▶ [PROBLEM STATEMENT]:
Write out the whole listing exactly as it stands.

▶ [MATERIAL PROVIDED]:
--- BEGIN ---

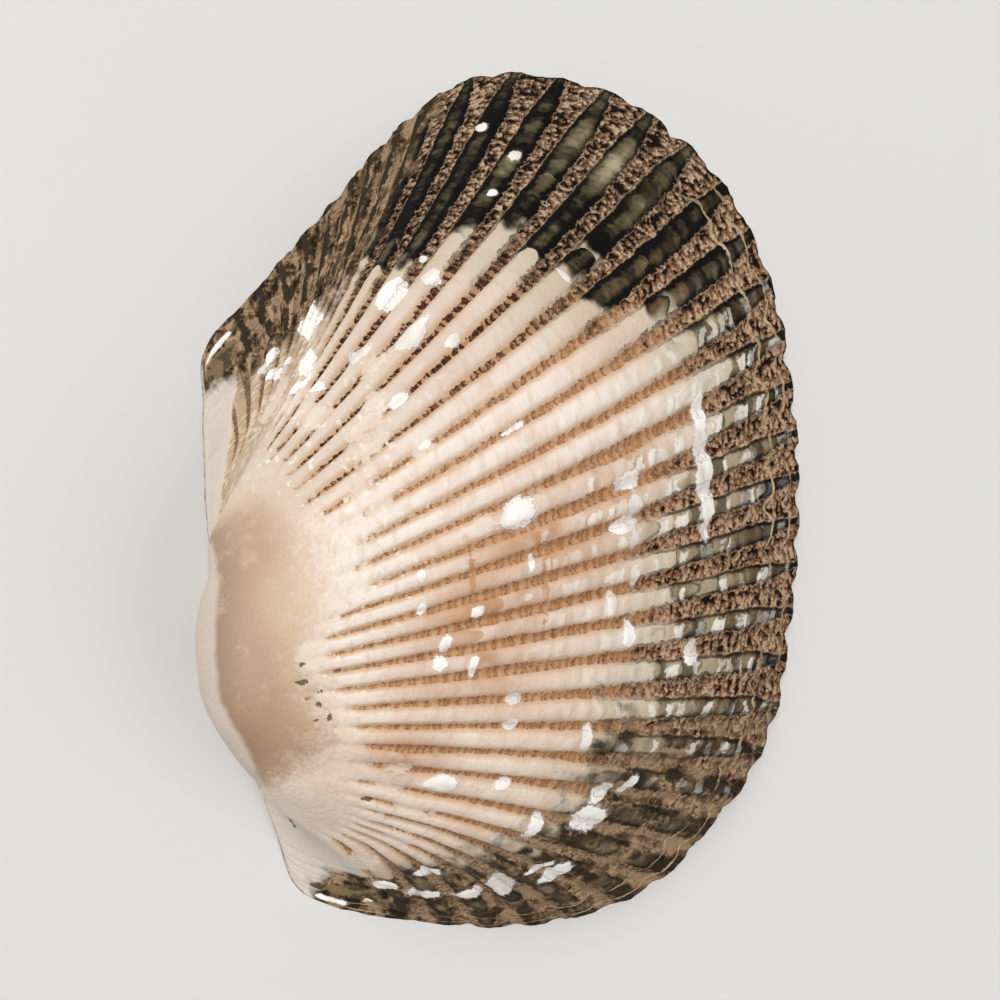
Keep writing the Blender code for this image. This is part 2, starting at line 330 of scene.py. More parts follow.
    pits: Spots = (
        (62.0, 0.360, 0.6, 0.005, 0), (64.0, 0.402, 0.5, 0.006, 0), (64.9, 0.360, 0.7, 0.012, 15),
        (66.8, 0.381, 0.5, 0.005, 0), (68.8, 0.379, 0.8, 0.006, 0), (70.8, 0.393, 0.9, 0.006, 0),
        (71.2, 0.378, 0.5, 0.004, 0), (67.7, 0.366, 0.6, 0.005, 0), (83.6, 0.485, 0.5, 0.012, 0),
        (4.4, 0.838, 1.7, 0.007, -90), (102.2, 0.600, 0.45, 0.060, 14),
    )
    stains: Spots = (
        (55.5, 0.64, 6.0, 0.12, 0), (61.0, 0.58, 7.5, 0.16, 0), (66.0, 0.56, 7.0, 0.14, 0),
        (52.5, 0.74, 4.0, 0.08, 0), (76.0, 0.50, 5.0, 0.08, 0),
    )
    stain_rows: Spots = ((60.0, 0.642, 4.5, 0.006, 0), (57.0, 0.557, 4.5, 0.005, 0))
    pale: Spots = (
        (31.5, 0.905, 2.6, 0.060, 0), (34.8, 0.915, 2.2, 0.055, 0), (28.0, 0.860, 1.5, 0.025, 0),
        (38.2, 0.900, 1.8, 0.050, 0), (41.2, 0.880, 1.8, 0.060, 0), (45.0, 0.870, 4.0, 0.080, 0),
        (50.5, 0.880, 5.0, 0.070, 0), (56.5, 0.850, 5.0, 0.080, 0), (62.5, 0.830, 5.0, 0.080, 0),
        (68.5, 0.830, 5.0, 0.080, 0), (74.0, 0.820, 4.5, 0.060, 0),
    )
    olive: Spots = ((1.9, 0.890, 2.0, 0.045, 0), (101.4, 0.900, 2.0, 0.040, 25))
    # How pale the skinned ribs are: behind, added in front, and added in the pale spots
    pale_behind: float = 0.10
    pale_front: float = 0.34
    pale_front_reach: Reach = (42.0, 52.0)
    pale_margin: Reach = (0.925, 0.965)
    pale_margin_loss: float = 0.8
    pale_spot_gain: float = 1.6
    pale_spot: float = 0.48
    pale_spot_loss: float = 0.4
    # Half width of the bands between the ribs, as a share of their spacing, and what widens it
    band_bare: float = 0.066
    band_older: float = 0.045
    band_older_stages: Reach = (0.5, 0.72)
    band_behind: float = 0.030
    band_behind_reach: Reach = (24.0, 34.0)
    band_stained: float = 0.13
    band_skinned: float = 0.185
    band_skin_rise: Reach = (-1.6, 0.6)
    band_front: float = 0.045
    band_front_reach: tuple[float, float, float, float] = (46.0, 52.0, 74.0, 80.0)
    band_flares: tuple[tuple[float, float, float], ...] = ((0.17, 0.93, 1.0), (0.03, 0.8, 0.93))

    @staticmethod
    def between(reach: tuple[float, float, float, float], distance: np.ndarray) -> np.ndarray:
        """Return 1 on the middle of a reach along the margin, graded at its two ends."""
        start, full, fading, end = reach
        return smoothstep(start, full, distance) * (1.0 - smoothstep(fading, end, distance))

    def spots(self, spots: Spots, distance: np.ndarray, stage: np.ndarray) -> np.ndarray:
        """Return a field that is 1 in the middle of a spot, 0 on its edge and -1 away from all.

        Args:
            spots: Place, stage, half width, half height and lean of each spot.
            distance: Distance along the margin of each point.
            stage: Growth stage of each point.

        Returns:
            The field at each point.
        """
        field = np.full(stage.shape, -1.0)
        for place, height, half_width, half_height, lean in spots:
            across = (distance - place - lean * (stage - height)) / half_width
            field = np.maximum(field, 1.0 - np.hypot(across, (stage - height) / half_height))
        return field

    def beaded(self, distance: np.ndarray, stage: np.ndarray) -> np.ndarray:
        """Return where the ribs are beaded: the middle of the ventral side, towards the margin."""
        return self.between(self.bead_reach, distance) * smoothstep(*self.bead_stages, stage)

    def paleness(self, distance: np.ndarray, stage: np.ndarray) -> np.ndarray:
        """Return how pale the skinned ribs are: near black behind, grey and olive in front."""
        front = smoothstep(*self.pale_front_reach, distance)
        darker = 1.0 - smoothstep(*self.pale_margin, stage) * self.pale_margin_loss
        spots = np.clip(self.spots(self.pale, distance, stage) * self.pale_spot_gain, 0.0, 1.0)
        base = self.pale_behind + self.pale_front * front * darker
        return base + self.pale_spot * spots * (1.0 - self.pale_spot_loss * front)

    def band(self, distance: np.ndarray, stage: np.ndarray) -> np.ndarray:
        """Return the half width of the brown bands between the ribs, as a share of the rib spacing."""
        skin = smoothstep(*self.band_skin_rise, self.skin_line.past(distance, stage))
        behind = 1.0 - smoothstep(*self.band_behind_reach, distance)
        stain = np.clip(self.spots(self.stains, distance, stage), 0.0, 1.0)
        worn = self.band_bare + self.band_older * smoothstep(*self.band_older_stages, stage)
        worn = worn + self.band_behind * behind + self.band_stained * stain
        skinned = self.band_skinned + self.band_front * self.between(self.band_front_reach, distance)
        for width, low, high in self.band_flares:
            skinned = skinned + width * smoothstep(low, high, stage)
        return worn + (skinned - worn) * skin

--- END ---

▶ [THE REPLY]:
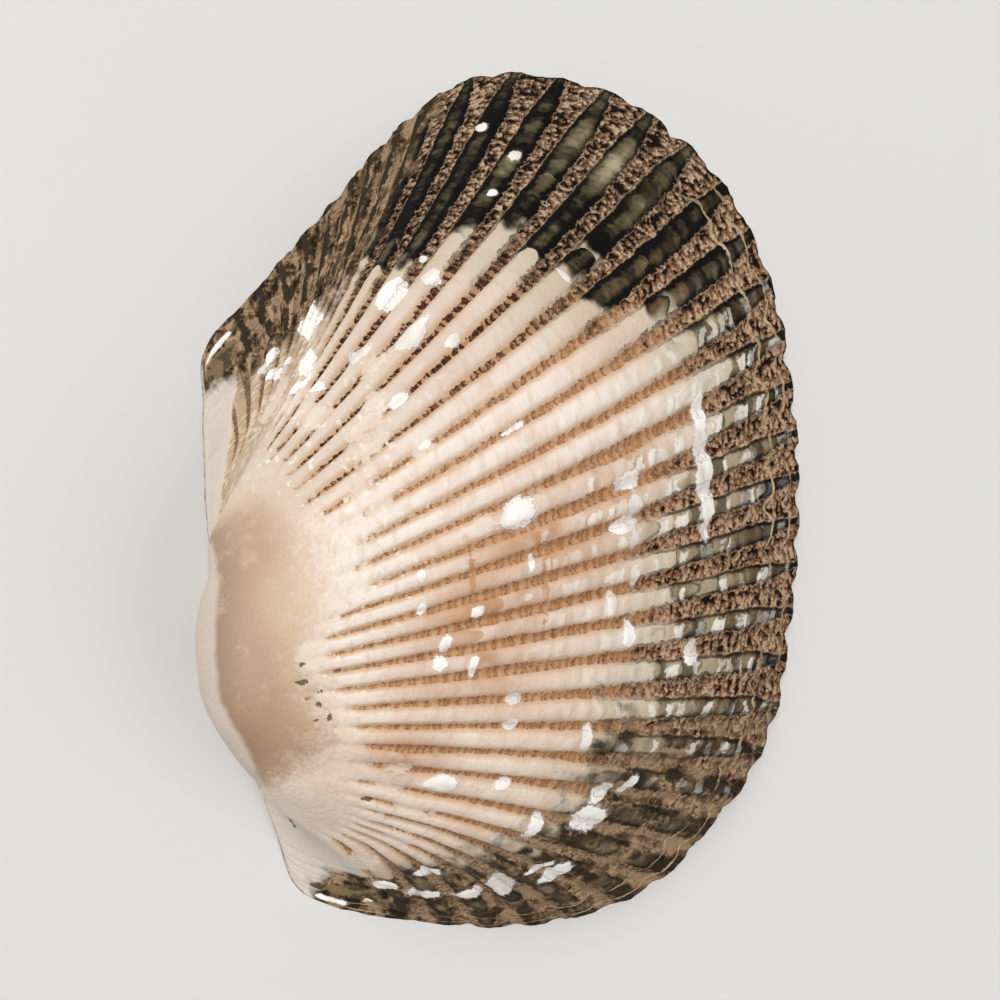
Keep writing the Blender code for this image. This is part 2, starting at line 330 of scene.py. More parts follow.
    pits: Spots = (
        (62.0, 0.360, 0.6, 0.005, 0), (64.0, 0.402, 0.5, 0.006, 0), (64.9, 0.360, 0.7, 0.012, 15),
        (66.8, 0.381, 0.5, 0.005, 0), (68.8, 0.379, 0.8, 0.006, 0), (70.8, 0.393, 0.9, 0.006, 0),
        (71.2, 0.378, 0.5, 0.004, 0), (67.7, 0.366, 0.6, 0.005, 0), (83.6, 0.485, 0.5, 0.012, 0),
        (4.4, 0.838, 1.7, 0.007, -90), (102.2, 0.600, 0.45, 0.060, 14),
    )
    stains: Spots = (
        (55.5, 0.64, 6.0, 0.12, 0), (61.0, 0.58, 7.5, 0.16, 0), (66.0, 0.56, 7.0, 0.14, 0),
        (52.5, 0.74, 4.0, 0.08, 0), (76.0, 0.50, 5.0, 0.08, 0),
    )
    stain_rows: Spots = ((60.0, 0.642, 4.5, 0.006, 0), (57.0, 0.557, 4.5, 0.005, 0))
    pale: Spots = (
        (31.5, 0.905, 2.6, 0.060, 0), (34.8, 0.915, 2.2, 0.055, 0), (28.0, 0.860, 1.5, 0.025, 0),
        (38.2, 0.900, 1.8, 0.050, 0), (41.2, 0.880, 1.8, 0.060, 0), (45.0, 0.870, 4.0, 0.080, 0),
        (50.5, 0.880, 5.0, 0.070, 0), (56.5, 0.850, 5.0, 0.080, 0), (62.5, 0.830, 5.0, 0.080, 0),
        (68.5, 0.830, 5.0, 0.080, 0), (74.0, 0.820, 4.5, 0.060, 0),
    )
    olive: Spots = ((1.9, 0.890, 2.0, 0.045, 0), (101.4, 0.900, 2.0, 0.040, 25))
    # How pale the skinned ribs are: behind, added in front, and added in the pale spots
    pale_behind: float = 0.10
    pale_front: float = 0.34
    pale_front_reach: Reach = (42.0, 52.0)
    pale_margin: Reach = (0.925, 0.965)
    pale_margin_loss: float = 0.8
    pale_spot_gain: float = 1.6
    pale_spot: float = 0.48
    pale_spot_loss: float = 0.4
    # Half width of the bands between the ribs, as a share of their spacing, and what widens it
    band_bare: float = 0.066
    band_older: float = 0.045
    band_older_stages: Reach = (0.5, 0.72)
    band_behind: float = 0.030
    band_behind_reach: Reach = (24.0, 34.0)
    band_stained: float = 0.13
    band_skinned: float = 0.185
    band_skin_rise: Reach = (-1.6, 0.6)
    band_front: float = 0.045
    band_front_reach: tuple[float, float, float, float] = (46.0, 52.0, 74.0, 80.0)
    band_flares: tuple[tuple[float, float, float], ...] = ((0.17, 0.93, 1.0), (0.03, 0.8, 0.93))

    @staticmethod
    def between(reach: tuple[float, float, float, float], distance: np.ndarray) -> np.ndarray:
        """Return 1 on the middle of a reach along the margin, graded at its two ends."""
        start, full, fading, end = reach
        return smoothstep(start, full, distance) * (1.0 - smoothstep(fading, end, distance))

    def spots(self, spots: Spots, distance: np.ndarray, stage: np.ndarray) -> np.ndarray:
        """Return a field that is 1 in the middle of a spot, 0 on its edge and -1 away from all.

        Args:
            spots: Place, stage, half width, half height and lean of each spot.
            distance: Distance along the margin of each point.
            stage: Growth stage of each point.

        Returns:
            The field at each point.
        """
        field = np.full(stage.shape, -1.0)
        for place, height, half_width, half_height, lean in spots:
            across = (distance - place - lean * (stage - height)) / half_width
            field = np.maximum(field, 1.0 - np.hypot(across, (stage - height) / half_height))
        return field

    def beaded(self, distance: np.ndarray, stage: np.ndarray) -> np.ndarray:
        """Return where the ribs are beaded: the middle of the ventral side, towards the margin."""
        return self.between(self.bead_reach, distance) * smoothstep(*self.bead_stages, stage)

    def paleness(self, distance: np.ndarray, stage: np.ndarray) -> np.ndarray:
        """Return how pale the skinned ribs are: near black behind, grey and olive in front."""
        front = smoothstep(*self.pale_front_reach, distance)
        darker = 1.0 - smoothstep(*self.pale_margin, stage) * self.pale_margin_loss
        spots = np.clip(self.spots(self.pale, distance, stage) * self.pale_spot_gain, 0.0, 1.0)
        base = self.pale_behind + self.pale_front * front * darker
        return base + self.pale_spot * spots * (1.0 - self.pale_spot_loss * front)

    def band(self, distance: np.ndarray, stage: np.ndarray) -> np.ndarray:
        """Return the half width of the brown bands between the ribs, as a share of the rib spacing."""
        skin = smoothstep(*self.band_skin_rise, self.skin_line.past(distance, stage))
        behind = 1.0 - smoothstep(*self.band_behind_reach, distance)
        stain = np.clip(self.spots(self.stains, distance, stage), 0.0, 1.0)
        worn = self.band_bare + self.band_older * smoothstep(*self.band_older_stages, stage)
        worn = worn + self.band_behind * behind + self.band_stained * stain
        skinned = self.band_skinned + self.band_front * self.between(self.band_front_reach, distance)
        for width, low, high in self.band_flares:
            skinned = skinned + width * smoothstep(low, high, stage)
        return worn + (skinned - worn) * skin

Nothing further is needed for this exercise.